begin DATA PROVIDED
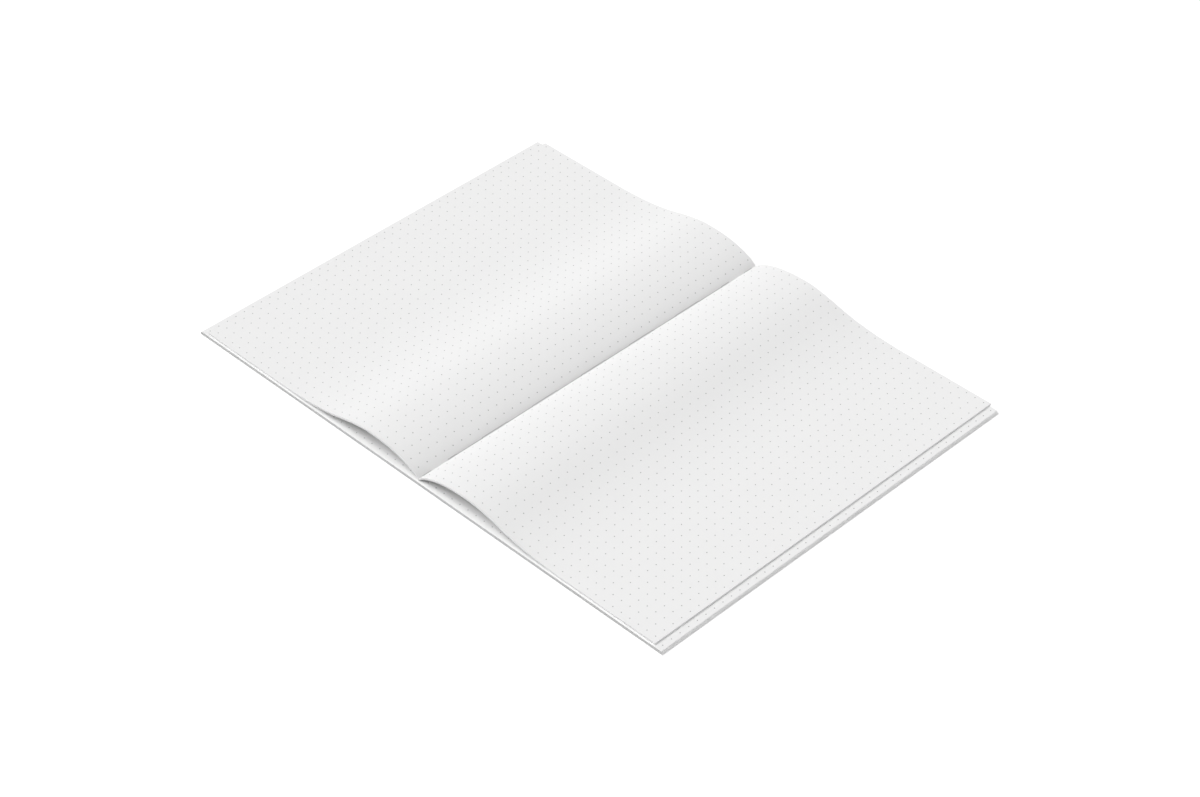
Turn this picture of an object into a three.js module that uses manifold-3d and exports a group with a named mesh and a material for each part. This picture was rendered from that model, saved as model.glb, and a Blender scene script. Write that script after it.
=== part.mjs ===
// A dot-grid notebook sewn through its fold, lying open at its middle spread.
// Millimetres. The fold runs along Y, +X points over the right page, +Y up the page and +Z up.
// The origin is on the table, under the middle of the fold.

import * as THREE from 'three';
import { mergeVertices } from 'three/addons/utils/BufferGeometryUtils.js';
import Module from 'manifold-3d';

const wasm = await Module();
wasm.setup();

// Driving dimensions: the sheets
const pageHeight = 210;
const coverReach = 144.6;
const coverThickness = 0.34;
const paperThickness = 0.13;
const airGap = 0.01;
const flatSheetCount = 9;
const archedSheetCount = 7;

// The flat sheets are trimmed together with the cover while the notebook is closed, so a sheet is shorter the nearer
// it lies to the middle. At height h over the table it is shorter than the cover by creepRate * h * h.
// The arched sheets end flush with each other, at archedReach from the fold. They have slipped along the fold and lie
// archedSlip further up the page than the flat ones.
const creepRate = 0.4;
const archedReach = 139.4;
const archedSlip = 0.9;

// Driving dimensions: the arch of the upper sheets, as heights above the level where they lie flat
const gutterSlope = 1.1;
const shoulderDistance = 5;
const shoulderHeight = 3.5;
const shoulderSlope = 0.45;
const crestDistance = 30;
const crestHeight = 8;
const fallDistance = 50.5;
const fallHeight = 4.45;
const fallSlope = -0.27;
const landingDistance = 90;
const stepsToShoulder = 4;
const stepsToCrest = 7;
const stepsToFall = 5;
const stepsToLanding = 6;

// Driving dimensions: the two threads, sewn through the fold side by side. Each is a running stitch, and one is inside
// where the other is outside, so a line of thread runs all along the fold on both sides.
const threadDiameter = 0.3;
const threadOffset = 0.17;
const threadSides = 6;
const stitchPitch = 15;
const stitchHoleCount = 14;
const tailLength = 5;
const threadBend = 0.3;
const bendSteps = 2;
const threadLift = 0.02;
const threadClearance = 0.1;
const gutterClearance = 0.05;
const holeSides = 6;

// Levels that follow from the sizes above
const threadRadius = threadDiameter / 2;
const sheetPitch = paperThickness + airGap;
const firstLevel = coverThickness + airGap;
const topLevel = firstLevel + (flatSheetCount + archedSheetCount) * sheetPitch - airGap;
const outerRunLevel = threadLift + threadRadius;
const valleySlopeLength = Math.sqrt(1 + gutterSlope * gutterSlope);
const gutterSide = topLevel + gutterSlope * threadOffset;
const innerRunLevel = gutterSide + threadRadius * valleySlopeLength + gutterClearance;
const threadRoom = threadOffset + threadRadius + threadClearance;

// Finishes
const paperFinish = new THREE.MeshStandardMaterial({ color: 0xf1f1f0, roughness: 0.9, metalness: 0 });
const coverFinish = new THREE.MeshStandardMaterial({ color: 0xf3f3f2, roughness: 0.7, metalness: 0 });
const threadFinish = new THREE.MeshStandardMaterial({ color: 0xc9c9c8, roughness: 0.8, metalness: 0 });

// The arch is four cubic spans: fold to shoulder, shoulder to crest, crest to the steepest fall, and from there to
// where it lands.
const archKnots = [
  { distance: 0, height: 0, slope: gutterSlope },
  { distance: shoulderDistance, height: shoulderHeight, slope: shoulderSlope },
  { distance: crestDistance, height: crestHeight, slope: 0 },
  { distance: fallDistance, height: fallHeight, slope: fallSlope },
  { distance: landingDistance, height: 0, slope: 0 },
];
const spanSteps = [stepsToShoulder, stepsToCrest, stepsToFall, stepsToLanding];

function spanHeight(from, to, share) {
  const length = to.distance - from.distance;
  const square = share * share;
  const cube = square * share;
  return (2 * cube - 3 * square + 1) * from.height
    + (cube - 2 * square + share) * length * from.slope
    + (3 * square - 2 * cube) * to.height
    + (cube - square) * length * to.slope;
}

// The points of the arch from the fold to where it lands, as Vector2(distance, height)
function archPoints() {
  const points = [];
  spanSteps.forEach((steps, span) => {
    const from = archKnots[span];
    const to = archKnots[span + 1];
    const firstStep = span === 0 ? 0 : 1;
    for (let step = firstStep; step <= steps; step += 1) {
      const share = step / steps;
      const distance = from.distance + share * (to.distance - from.distance);
      points.push(new THREE.Vector2(distance, spanHeight(from, to, share)));
    }
  });
  return points;
}

const arch = archPoints();

// The length of a flat sheet from the fold to its fore edge, at a height above the table
function flatReach(level) {
  return coverReach - creepRate * level * level;
}

// Conversions between three.js geometries and solids that can be cut
function toSolid(geometry) {
  const bare = geometry.clone();
  bare.deleteAttribute('normal');
  bare.deleteAttribute('uv');
  const merged = mergeVertices(bare);
  const mesh = new wasm.Mesh({
    numProp: 3,
    vertProperties: Float32Array.from(merged.attributes.position.array),
    triVerts: Uint32Array.from(merged.index.array),
  });
  return new wasm.Manifold(mesh);
}

function toGeometry(solid) {
  const mesh = solid.getMesh();
  const geometry = new THREE.BufferGeometry();
  geometry.setAttribute('position', new THREE.BufferAttribute(Float32Array.from(mesh.vertProperties), 3));
  geometry.setIndex(new THREE.BufferAttribute(Uint32Array.from(mesh.triVerts), 1));
  geometry.computeVertexNormals();
  return geometry;
}

// A sheet's section, drawn as distance from the fold and height, run along the whole page height. The sheet's middle
// lies slip up the page.
function extrudedSection(outline, slip) {
  const geometry = new THREE.ExtrudeGeometry(new THREE.Shape(outline), {
    depth: pageHeight,
    steps: 1,
    bevelEnabled: false,
  });
  geometry.rotateX(Math.PI / 2);
  geometry.translate(0, pageHeight / 2 + slip, 0);
  return geometry;
}

function flatOutline(side, reach, thickness) {
  return [
    new THREE.Vector2(0, 0),
    new THREE.Vector2(side * reach, 0),
    new THREE.Vector2(side * reach, thickness),
    new THREE.Vector2(0, thickness),
  ];
}

function archedOutline(side, reach, thickness) {
  const line = [...arch, new THREE.Vector2(reach, 0)];
  const lower = line.map((point) => new THREE.Vector2(side * point.x, point.y));
  const upper = line.map((point) => new THREE.Vector2(side * point.x, point.y + thickness));
  return [...lower, ...upper.reverse()];
}

// Where the thread goes through the fold, up the page
const stitchPlaces = Array.from(
  { length: stitchHoleCount },
  (_, index) => (index - (stitchHoleCount - 1) / 2) * stitchPitch,
);

// A hole through every sheet
function stitchHole(place) {
  const height = 2 * (topLevel + crestHeight);
  const geometry = new THREE.CylinderGeometry(threadRoom, threadRoom, height, holeSides);
  geometry.rotateX(Math.PI / 2);
  geometry.translate(0, place, 0);
  return toSolid(geometry);
}

// The groove that the outer runs of both threads press into the fold
function runGroove() {
  const length = (stitchHoleCount - 1) * stitchPitch;
  return toSolid(new THREE.BoxGeometry(2 * threadRoom, length, 2 * topLevel));
}

const stitchHoles = stitchPlaces.map(stitchHole);
const fullLengthGroove = runGroove();

// The outer runs lie in the fold, so what they reach is open along them.
function pierced(geometry, level) {
  const reachedByOuterRun = level < outerRunLevel + threadRadius;
  const cutters = reachedByOuterRun ? [...stitchHoles, fullLengthGroove] : stitchHoles;
  return toGeometry(cutters.reduce((solid, cutter) => solid.subtract(cutter), toSolid(geometry)));
}

function sheetMesh(name, outline, slip, level, finish) {
  const mesh = new THREE.Mesh(pierced(extrudedSection(outline, slip), level), finish);
  mesh.name = name;
  mesh.position.z = level;
  return mesh;
}

function coverMesh(name, side) {
  return sheetMesh(name, flatOutline(side, coverReach, coverThickness), -archedSlip / 2, 0, coverFinish);
}

function leafMesh(sideName, side, number) {
  const level = firstLevel + (number - 1) * sheetPitch;
  const name = `${sideName}_leaf_${String(number).padStart(2, '0')}`;
  if (number > flatSheetCount) {
    return sheetMesh(name, archedOutline(side, archedReach, paperThickness), archedSlip / 2, level, paperFinish);
  }
  return sheetMesh(name, flatOutline(side, flatReach(level), paperThickness), -archedSlip / 2, level, paperFinish);
}

// One side of the notebook: its half of the cover and its half of every sheet
function halfNotebook(sideName, side, coverName) {
  const half = new THREE.Group();
  half.add(coverMesh(coverName, side));
  for (let number = 1; number <= flatSheetCount + archedSheetCount; number += 1) {
    half.add(leafMesh(sideName, side, number));
  }
  return half;
}

// The middle line of a thread, as Vector2(place up the page, height). It starts and ends in a tail in the gutter,
// and at each of its holes it goes through the fold to the other side.
function threadLine(places) {
  const line = new THREE.Path();
  line.moveTo(places[0] - tailLength, innerRunLevel);
  places.forEach((place, index) => {
    const goesDown = index % 2 === 0;
    const from = goesDown ? innerRunLevel : outerRunLevel;
    const to = goesDown ? outerRunLevel : innerRunLevel;
    const bend = goesDown ? -threadBend : threadBend;
    line.lineTo(place - threadBend, from);
    line.quadraticCurveTo(place, from, place, from + bend);
    line.lineTo(place, to - bend);
    line.quadraticCurveTo(place, to, place + threadBend, to);
  });
  line.lineTo(places[places.length - 1] + tailLength, innerRunLevel);
  return line.getPoints(bendSteps);
}

// The direction of a line at one of its points, between the stretches before and after it
function directionAt(line, index) {
  const point = line[index];
  const direction = new THREE.Vector2();
  if (index > 0) {
    direction.add(point.clone().sub(line[index - 1]).normalize());
  }
  if (index < line.length - 1) {
    direction.add(line[index + 1].clone().sub(point).normalize());
  }
  return direction.normalize();
}

// A round thread along its line, in rings joined by quads, with a flat cut at both ends
function threadGeometry(line) {
  const positions = [];
  line.forEach((point, index) => {
    const direction = directionAt(line, index);
    for (let side = 0; side < threadSides; side += 1) {
      const angle = (2 * Math.PI * side) / threadSides;
      const across = threadRadius * Math.cos(angle);
      const outward = threadRadius * Math.sin(angle);
      positions.push(across, point.x - outward * direction.y, point.y + outward * direction.x);
    }
  });
  const indices = [];
  for (let ring = 0; ring < line.length - 1; ring += 1) {
    for (let side = 0; side < threadSides; side += 1) {
      const here = ring * threadSides + side;
      const beside = ring * threadSides + ((side + 1) % threadSides);
      indices.push(here, beside + threadSides, beside);
      indices.push(here, here + threadSides, beside + threadSides);
    }
  }
  const lastRing = (line.length - 1) * threadSides;
  for (let side = 1; side < threadSides - 1; side += 1) {
    indices.push(0, side, side + 1);
    indices.push(lastRing, lastRing + side + 1, lastRing + side);
  }
  const geometry = new THREE.BufferGeometry();
  geometry.setAttribute('position', new THREE.Float32BufferAttribute(positions, 3));
  geometry.setIndex(indices);
  geometry.computeVertexNormals();
  return geometry;
}

function threadMesh(name, x, places) {
  const mesh = new THREE.Mesh(threadGeometry(threadLine(places)), threadFinish);
  mesh.name = name;
  mesh.position.x = x;
  return mesh;
}

// The right thread uses every hole. The left one leaves out the first and the last, so it changes sides in between.
function threadPair() {
  const pair = new THREE.Group();
  pair.add(threadMesh('right_thread', threadOffset, stitchPlaces));
  pair.add(threadMesh('left_thread', -threadOffset, stitchPlaces.slice(1, -1)));
  return pair;
}

const notebook = new THREE.Group();
notebook.add(halfNotebook('right', 1, 'back_cover'));
notebook.add(halfNotebook('left', -1, 'front_cover'));
notebook.add(threadPair());

export default notebook;
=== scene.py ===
"""Looks of the dot-grid notebook that lies open at its middle spread.

The shared frame has the fold along Y, +X over the right page and Z up, with the origin on the
table under the middle of the fold.
"""
import math

import bpy
import numpy as np
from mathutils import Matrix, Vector

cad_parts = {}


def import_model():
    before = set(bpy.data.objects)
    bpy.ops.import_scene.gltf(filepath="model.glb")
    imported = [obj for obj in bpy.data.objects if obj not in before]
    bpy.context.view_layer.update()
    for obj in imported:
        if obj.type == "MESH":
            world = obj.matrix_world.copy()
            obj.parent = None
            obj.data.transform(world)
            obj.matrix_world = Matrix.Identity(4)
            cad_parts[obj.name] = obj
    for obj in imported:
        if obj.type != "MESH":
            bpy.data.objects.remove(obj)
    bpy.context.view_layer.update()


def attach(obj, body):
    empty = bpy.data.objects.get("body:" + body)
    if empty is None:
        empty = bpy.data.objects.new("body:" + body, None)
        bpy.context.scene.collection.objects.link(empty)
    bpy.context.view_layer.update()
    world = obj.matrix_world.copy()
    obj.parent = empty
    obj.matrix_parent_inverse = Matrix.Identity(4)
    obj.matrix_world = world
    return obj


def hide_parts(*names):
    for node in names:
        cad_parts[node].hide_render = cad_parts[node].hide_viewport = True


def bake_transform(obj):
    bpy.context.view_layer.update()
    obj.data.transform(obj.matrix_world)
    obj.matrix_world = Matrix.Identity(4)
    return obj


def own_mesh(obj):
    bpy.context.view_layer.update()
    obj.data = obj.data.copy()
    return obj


MM = 0.001

# Sizes repeated from the CAD source: the sheets. ARCHED_SLIP is how far the upper bundle has
# slipped up the page on the lower stack.
PAGE_HEIGHT = 210.0
COVER_REACH = 144.6
COVER_THICKNESS = 0.34
PAPER_THICKNESS = 0.13
AIR_GAP = 0.01
FLAT_SHEETS = 9
ARCHED_SHEETS = 7
CREEP_RATE = 0.4
ARCHED_REACH = 139.4
ARCHED_SLIP = 0.9

# Sizes repeated from the CAD source: the arch as (distance, height, slope) at its knots
ARCH_KNOTS = (
    (0.0, 0.0, 1.1),
    (5.0, 3.5, 0.45),
    (30.0, 8.0, 0.0),
    (50.5, 4.45, -0.27),
    (90.0, 0.0, 0.0),
)
ARCH_TABLE_SIZE = 721

# Sizes repeated from the CAD source: the two threads
THREAD_RADIUS = 0.15
THREAD_OFFSET = 0.17
STITCH_PITCH = 15.0
STITCH_HOLES = 14
TAIL_LENGTH = 5.0
THREAD_BEND = 0.3
THREAD_LIFT = 0.02
GUTTER_CLEARANCE = 0.05

SHEET_PITCH = PAPER_THICKNESS + AIR_GAP
FIRST_LEVEL = COVER_THICKNESS + AIR_GAP
ALL_SHEETS = FLAT_SHEETS + ARCHED_SHEETS
FOLD_HEIGHT = FIRST_LEVEL + ALL_SHEETS * SHEET_PITCH - AIR_GAP

# The fold. A flat sheet's stations are finer over a width in step with its distance from the
# fold's axis. An arched sheet bends over a narrow strip.
BEND_SHARE = 0.7
HALF_BEND_STEPS = 7
CREASE_DEPTH = 0.06
CREASE_WIDTH = 0.35
HOLE_REACH = 0.36
STRIP_REACH = 0.06
STRIP_STEPS = 6

# Longest steps of the meshes: across an arch, across flat paper and along the page
ARCH_STEP = 1.25
FLAT_STEP = 12.0
ROW_STEP = 17.5
SHARP_ANGLE = 40.0

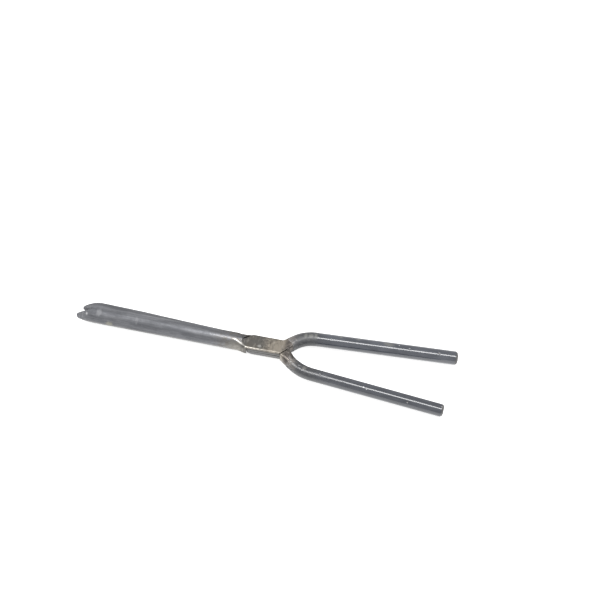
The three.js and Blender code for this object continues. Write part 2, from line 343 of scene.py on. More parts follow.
# ---- jaws ----
def shell_jaw():
    """A trough: the outer skin less its hollow, with the wall cut down at the tip and at the joint."""
    outer = loft("outer", [at_x(-d, trough_section(r, WALL_RISE)) for d, r in SHELL_TAPER])
    hollow = [(d, r - SHELL_WALL) for d, r in SHELL_TAPER[1:-1]]
    hollow = [(WALL_END - 6, SHELL_ROOT - SHELL_WALL)] + hollow + [(SHELL_LENGTH + 1, HOLLOW_AT_TIP)]
    inner = loft("inner", [at_x(-d, trough_section(r, WALL_RISE + 2)) for d, r in hollow])
    carve(outer, inner, "DIFFERENCE")
    beyond_rim = [(-d, y) for d, y in RIM_LINE]
    beyond_rim += [(-SHELL_LENGTH - 0.5, WALL_RISE + 3), (-RIM_LINE[0][0], WALL_RISE + 3)]
    carve(outer, prism("rim", beyond_rim, -ABOVE, ABOVE), "DIFFERENCE")
    wall_x, lap_x = -WALL_END - 0.6, -LAP_POINT - LAP_HALF_GAP
    beyond_end = [
        (wall_x, WALL_RISE + 0.1), (lap_x, -LAP_HALF_GAP), (lap_x, -BESIDE),
        (-5, -BESIDE), (-5, BESIDE), (wall_x, BESIDE),
    ]
    return carve(outer, prism("end", beyond_end, -ABOVE, ABOVE), "DIFFERENCE")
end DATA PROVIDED
*TO BE DONE:*
From the opening line of the data above, please print each line as written up to and including the line that contains "const archedSheetCount = 7;", and nothing more.

*TASK RESPONSE:*
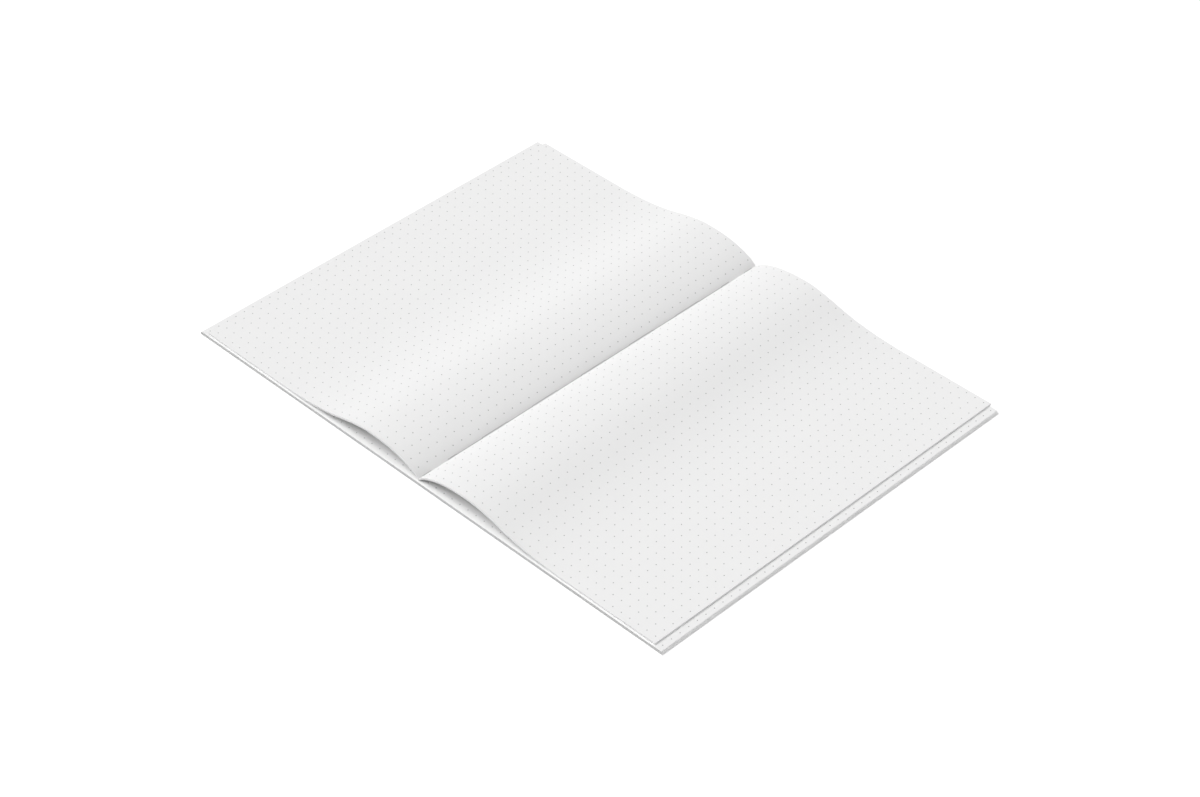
Turn this picture of an object into a three.js module that uses manifold-3d and exports a group with a named mesh and a material for each part. This picture was rendered from that model, saved as model.glb, and a Blender scene script. Write that script after it.
=== part.mjs ===
// A dot-grid notebook sewn through its fold, lying open at its middle spread.
// Millimetres. The fold runs along Y, +X points over the right page, +Y up the page and +Z up.
// The origin is on the table, under the middle of the fold.

import * as THREE from 'three';
import { mergeVertices } from 'three/addons/utils/BufferGeometryUtils.js';
import Module from 'manifold-3d';

const wasm = await Module();
wasm.setup();

// Driving dimensions: the sheets
const pageHeight = 210;
const coverReach = 144.6;
const coverThickness = 0.34;
const paperThickness = 0.13;
const airGap = 0.01;
const flatSheetCount = 9;
const archedSheetCount = 7;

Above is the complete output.